Price Volatility High Direct, unhedged exposure to volatile steel, copper, and energy markets.
ESG Scrutiny Low Component is not a focus of ESG reporting; scrutiny falls on the end-product (the engine's emissions).
Geopolitical Risk Medium Global supply chains are exposed to potential tariffs and trade disruptions between Asia, Europe, and North America.
Technology Obsolescence High The long-term, industry-wide shift to electrification presents an existential threat to the entire ICE component market.

10. Actionable Sourcing Recommendations

  1. Mitigate Geopolitical & Freight Risk. Initiate a formal RFI/RFQ process to qualify a North American-based supplier for 20% of our highest-volume part numbers currently single-sourced from Asia. Focusing on the Southeast US leverages proximity to our NC operations, targeting a 5-10% reduction in freight costs and a 4-week lead time improvement. This action hedges against tariff risk and supply disruption.

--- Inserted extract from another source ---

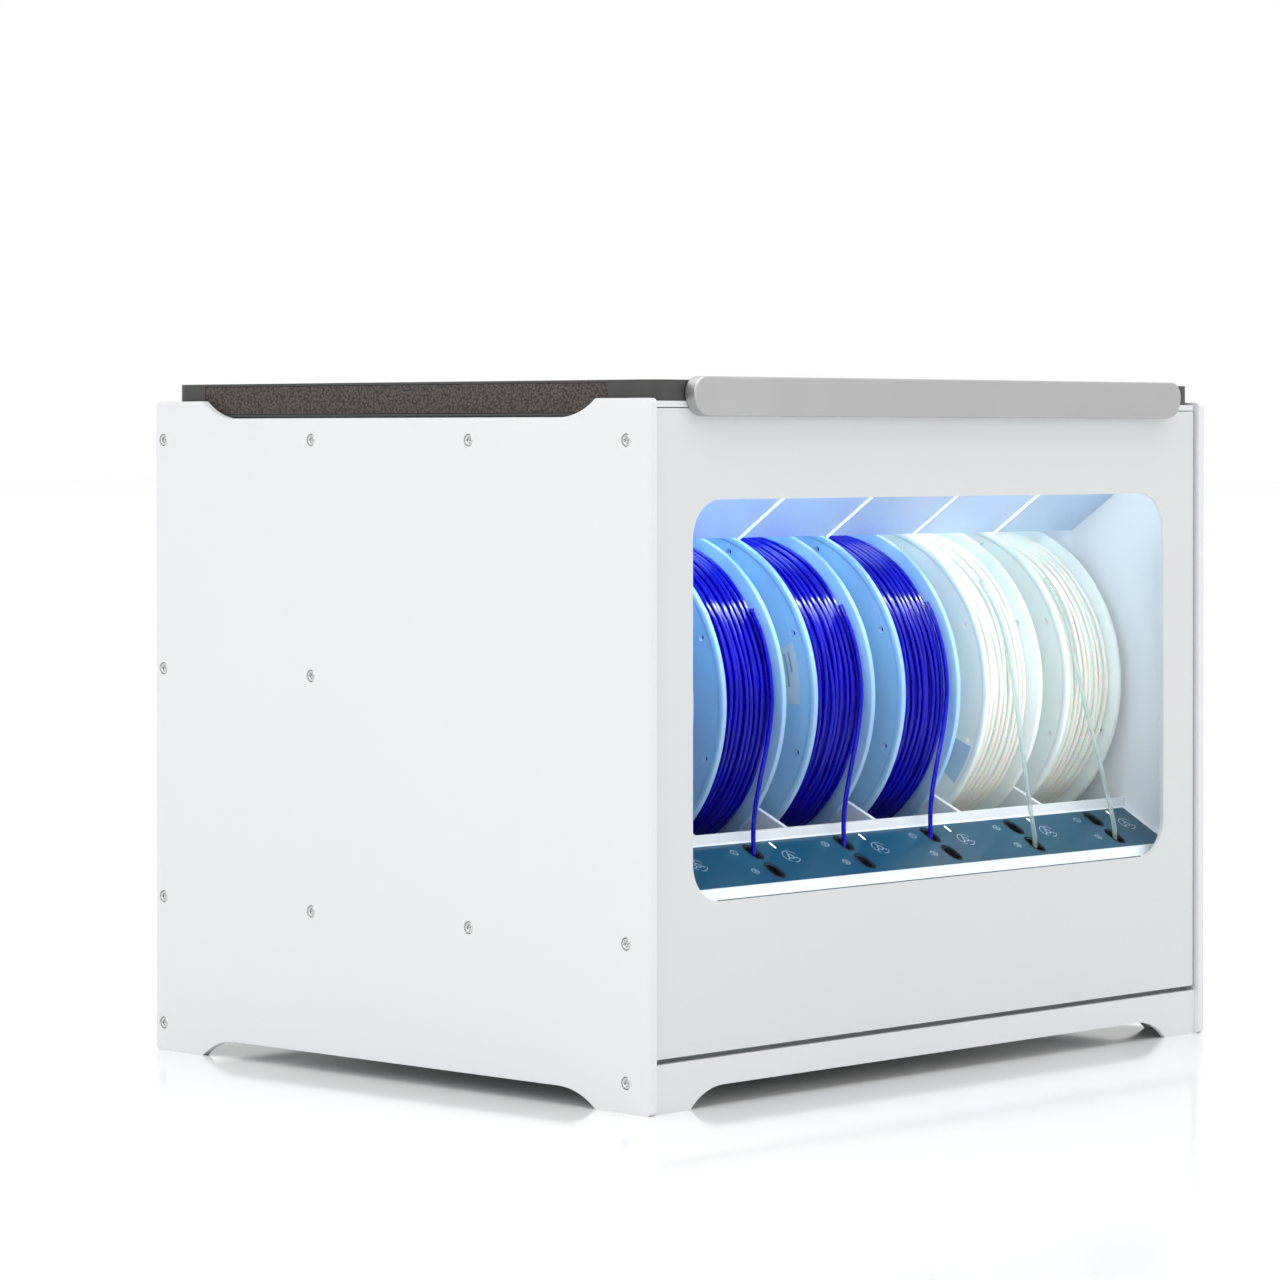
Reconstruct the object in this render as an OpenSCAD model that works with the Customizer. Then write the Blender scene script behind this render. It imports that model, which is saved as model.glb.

  2. Capture Efficiency Gains. Engage Engineering to partner with a Tier 1 leader (Mahle or Rheinmetall) on a cost-benefit analysis for adopting variable-flow cooling jets in our next-generation power units. Target a pilot program within 12 months to validate a projected 0.75% fuel efficiency gain. This positions our products competitively under stricter emissions rules and establishes a technology roadmap for a critical component.